===== EXCERPTED RECORDS

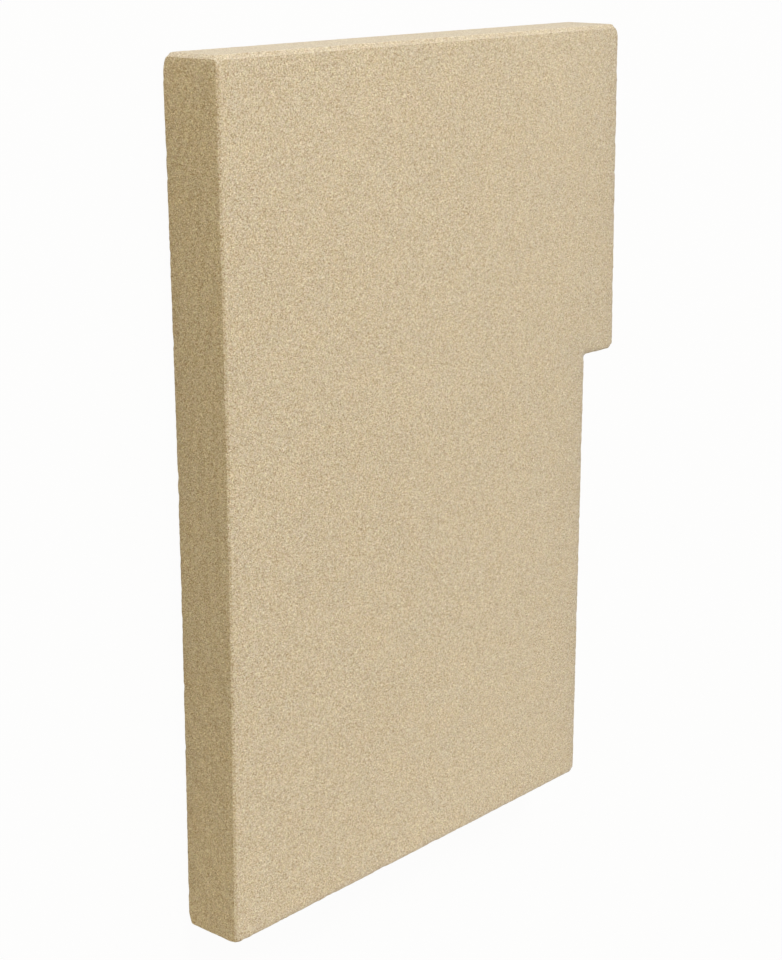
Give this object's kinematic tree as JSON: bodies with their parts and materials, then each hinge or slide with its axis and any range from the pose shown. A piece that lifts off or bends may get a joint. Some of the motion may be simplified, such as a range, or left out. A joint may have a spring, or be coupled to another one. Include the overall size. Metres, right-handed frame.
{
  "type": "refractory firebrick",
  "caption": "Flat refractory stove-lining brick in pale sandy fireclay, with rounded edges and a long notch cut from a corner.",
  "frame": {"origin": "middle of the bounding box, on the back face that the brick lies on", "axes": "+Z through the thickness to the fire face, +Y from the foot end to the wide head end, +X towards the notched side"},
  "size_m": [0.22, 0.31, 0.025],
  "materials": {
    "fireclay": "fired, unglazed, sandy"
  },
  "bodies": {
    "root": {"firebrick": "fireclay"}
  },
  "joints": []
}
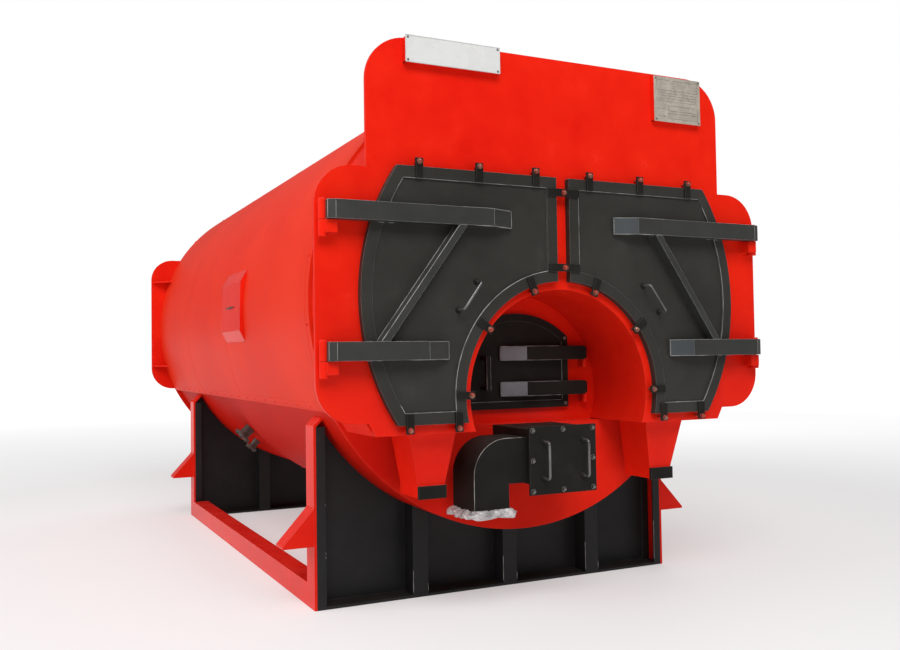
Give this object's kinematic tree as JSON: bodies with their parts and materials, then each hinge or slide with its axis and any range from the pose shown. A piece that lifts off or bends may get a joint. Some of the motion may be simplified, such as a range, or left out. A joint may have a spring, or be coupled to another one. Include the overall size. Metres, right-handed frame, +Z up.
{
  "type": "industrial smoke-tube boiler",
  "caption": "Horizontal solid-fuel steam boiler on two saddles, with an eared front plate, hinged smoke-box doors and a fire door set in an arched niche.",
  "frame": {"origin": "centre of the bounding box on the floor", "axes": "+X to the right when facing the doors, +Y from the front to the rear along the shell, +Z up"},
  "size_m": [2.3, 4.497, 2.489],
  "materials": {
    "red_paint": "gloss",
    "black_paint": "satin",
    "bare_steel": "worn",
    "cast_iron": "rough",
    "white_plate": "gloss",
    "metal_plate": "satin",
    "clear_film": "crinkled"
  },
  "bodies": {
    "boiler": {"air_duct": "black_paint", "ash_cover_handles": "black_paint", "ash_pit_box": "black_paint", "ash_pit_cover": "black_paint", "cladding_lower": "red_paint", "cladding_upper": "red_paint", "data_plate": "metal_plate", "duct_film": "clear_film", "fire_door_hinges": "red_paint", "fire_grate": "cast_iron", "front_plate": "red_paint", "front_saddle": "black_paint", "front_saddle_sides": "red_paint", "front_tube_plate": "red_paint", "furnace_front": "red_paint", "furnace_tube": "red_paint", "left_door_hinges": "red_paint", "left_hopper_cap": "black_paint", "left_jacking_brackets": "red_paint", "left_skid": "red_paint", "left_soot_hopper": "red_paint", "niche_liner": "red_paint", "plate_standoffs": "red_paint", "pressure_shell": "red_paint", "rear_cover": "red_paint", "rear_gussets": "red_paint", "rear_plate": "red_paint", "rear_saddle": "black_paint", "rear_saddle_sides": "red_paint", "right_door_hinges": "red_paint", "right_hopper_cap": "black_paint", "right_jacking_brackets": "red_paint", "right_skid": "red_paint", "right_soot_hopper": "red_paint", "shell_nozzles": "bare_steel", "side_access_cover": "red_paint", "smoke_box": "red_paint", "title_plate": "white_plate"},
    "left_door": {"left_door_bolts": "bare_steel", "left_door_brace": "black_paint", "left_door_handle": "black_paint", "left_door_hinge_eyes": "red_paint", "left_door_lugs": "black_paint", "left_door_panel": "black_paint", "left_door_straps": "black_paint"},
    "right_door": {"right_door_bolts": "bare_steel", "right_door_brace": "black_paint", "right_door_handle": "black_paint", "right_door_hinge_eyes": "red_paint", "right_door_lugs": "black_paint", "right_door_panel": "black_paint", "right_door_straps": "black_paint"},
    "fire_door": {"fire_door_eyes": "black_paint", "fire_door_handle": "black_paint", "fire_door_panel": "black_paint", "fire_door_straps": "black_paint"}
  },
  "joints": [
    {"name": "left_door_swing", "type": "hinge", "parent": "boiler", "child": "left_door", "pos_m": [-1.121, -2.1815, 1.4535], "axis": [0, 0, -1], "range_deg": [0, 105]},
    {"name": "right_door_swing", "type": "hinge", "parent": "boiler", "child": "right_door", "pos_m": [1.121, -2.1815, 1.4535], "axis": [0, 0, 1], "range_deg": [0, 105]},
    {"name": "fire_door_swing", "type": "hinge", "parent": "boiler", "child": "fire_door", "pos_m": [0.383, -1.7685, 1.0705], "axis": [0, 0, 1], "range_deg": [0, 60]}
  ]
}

==========

**AIM OF THE TASK**
Extract all of the data shown above and repeat it verbatim.

**ANSWER TO THIS EXERCISE**
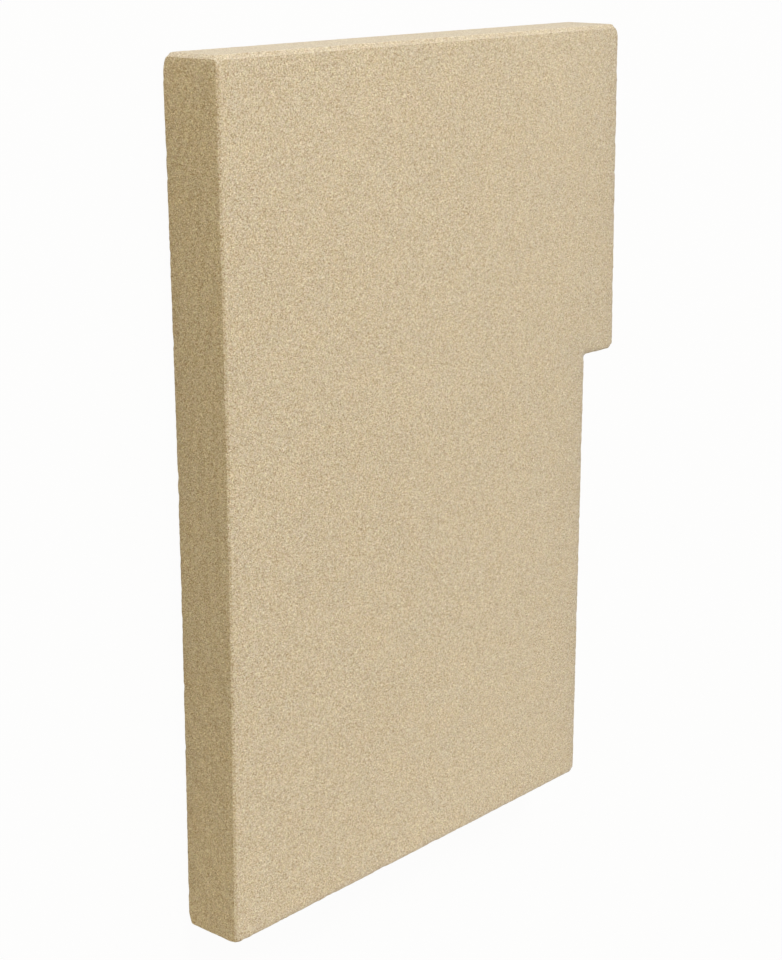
Give this object's kinematic tree as JSON: bodies with their parts and materials, then each hinge or slide with its axis and any range from the pose shown. A piece that lifts off or bends may get a joint. Some of the motion may be simplified, such as a range, or left out. A joint may have a spring, or be coupled to another one. Include the overall size. Metres, right-handed frame.
{
  "type": "refractory firebrick",
  "caption": "Flat refractory stove-lining brick in pale sandy fireclay, with rounded edges and a long notch cut from a corner.",
  "frame": {"origin": "middle of the bounding box, on the back face that the brick lies on", "axes": "+Z through the thickness to the fire face, +Y from the foot end to the wide head end, +X towards the notched side"},
  "size_m": [0.22, 0.31, 0.025],
  "materials": {
    "fireclay": "fired, unglazed, sandy"
  },
  "bodies": {
    "root": {"firebrick": "fireclay"}
  },
  "joints": []
}
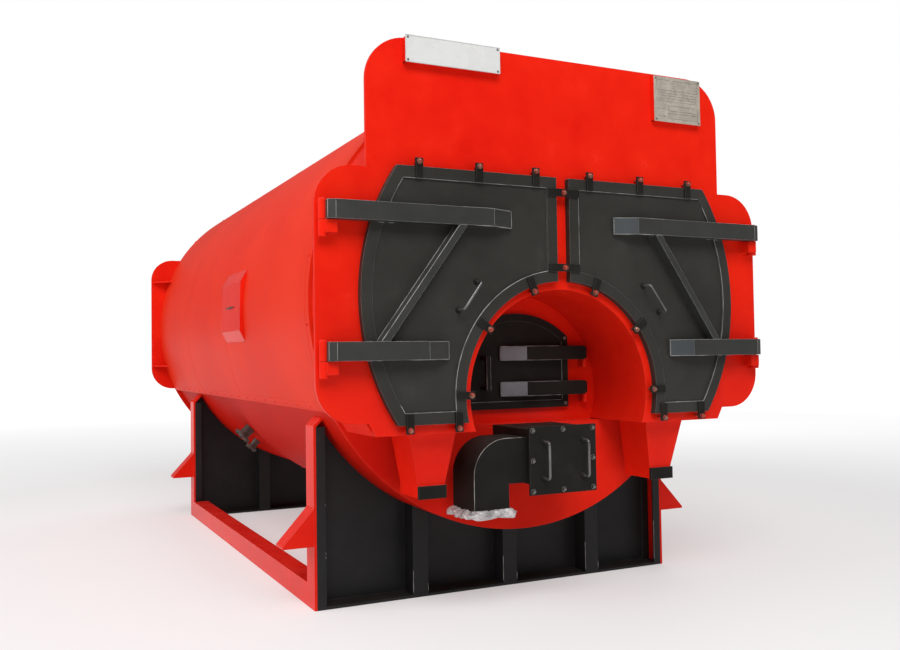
Give this object's kinematic tree as JSON: bodies with their parts and materials, then each hinge or slide with its axis and any range from the pose shown. A piece that lifts off or bends may get a joint. Some of the motion may be simplified, such as a range, or left out. A joint may have a spring, or be coupled to another one. Include the overall size. Metres, right-handed frame, +Z up.
{
  "type": "industrial smoke-tube boiler",
  "caption": "Horizontal solid-fuel steam boiler on two saddles, with an eared front plate, hinged smoke-box doors and a fire door set in an arched niche.",
  "frame": {"origin": "centre of the bounding box on the floor", "axes": "+X to the right when facing the doors, +Y from the front to the rear along the shell, +Z up"},
  "size_m": [2.3, 4.497, 2.489],
  "materials": {
    "red_paint": "gloss",
    "black_paint": "satin",
    "bare_steel": "worn",
    "cast_iron": "rough",
    "white_plate": "gloss",
    "metal_plate": "satin",
    "clear_film": "crinkled"
  },
  "bodies": {
    "boiler": {"air_duct": "black_paint", "ash_cover_handles": "black_paint", "ash_pit_box": "black_paint", "ash_pit_cover": "black_paint", "cladding_lower": "red_paint", "cladding_upper": "red_paint", "data_plate": "metal_plate", "duct_film": "clear_film", "fire_door_hinges": "red_paint", "fire_grate": "cast_iron", "front_plate": "red_paint", "front_saddle": "black_paint", "front_saddle_sides": "red_paint", "front_tube_plate": "red_paint", "furnace_front": "red_paint", "furnace_tube": "red_paint", "left_door_hinges": "red_paint", "left_hopper_cap": "black_paint", "left_jacking_brackets": "red_paint", "left_skid": "red_paint", "left_soot_hopper": "red_paint", "niche_liner": "red_paint", "plate_standoffs": "red_paint", "pressure_shell": "red_paint", "rear_cover": "red_paint", "rear_gussets": "red_paint", "rear_plate": "red_paint", "rear_saddle": "black_paint", "rear_saddle_sides": "red_paint", "right_door_hinges": "red_paint", "right_hopper_cap": "black_paint", "right_jacking_brackets": "red_paint", "right_skid": "red_paint", "right_soot_hopper": "red_paint", "shell_nozzles": "bare_steel", "side_access_cover": "red_paint", "smoke_box": "red_paint", "title_plate": "white_plate"},
    "left_door": {"left_door_bolts": "bare_steel", "left_door_brace": "black_paint", "left_door_handle": "black_paint", "left_door_hinge_eyes": "red_paint", "left_door_lugs": "black_paint", "left_door_panel": "black_paint", "left_door_straps": "black_paint"},
    "right_door": {"right_door_bolts": "bare_steel", "right_door_brace": "black_paint", "right_door_handle": "black_paint", "right_door_hinge_eyes": "red_paint", "right_door_lugs": "black_paint", "right_door_panel": "black_paint", "right_door_straps": "black_paint"},
    "fire_door": {"fire_door_eyes": "black_paint", "fire_door_handle": "black_paint", "fire_door_panel": "black_paint", "fire_door_straps": "black_paint"}
  },
  "joints": [
    {"name": "left_door_swing", "type": "hinge", "parent": "boiler", "child": "left_door", "pos_m": [-1.121, -2.1815, 1.4535], "axis": [0, 0, -1], "range_deg": [0, 105]},
    {"name": "right_door_swing", "type": "hinge", "parent": "boiler", "child": "right_door", "pos_m": [1.121, -2.1815, 1.4535], "axis": [0, 0, 1], "range_deg": [0, 105]},
    {"name": "fire_door_swing", "type": "hinge", "parent": "boiler", "child": "fire_door", "pos_m": [0.383, -1.7685, 1.0705], "axis": [0, 0, 1], "range_deg": [0, 60]}
  ]
}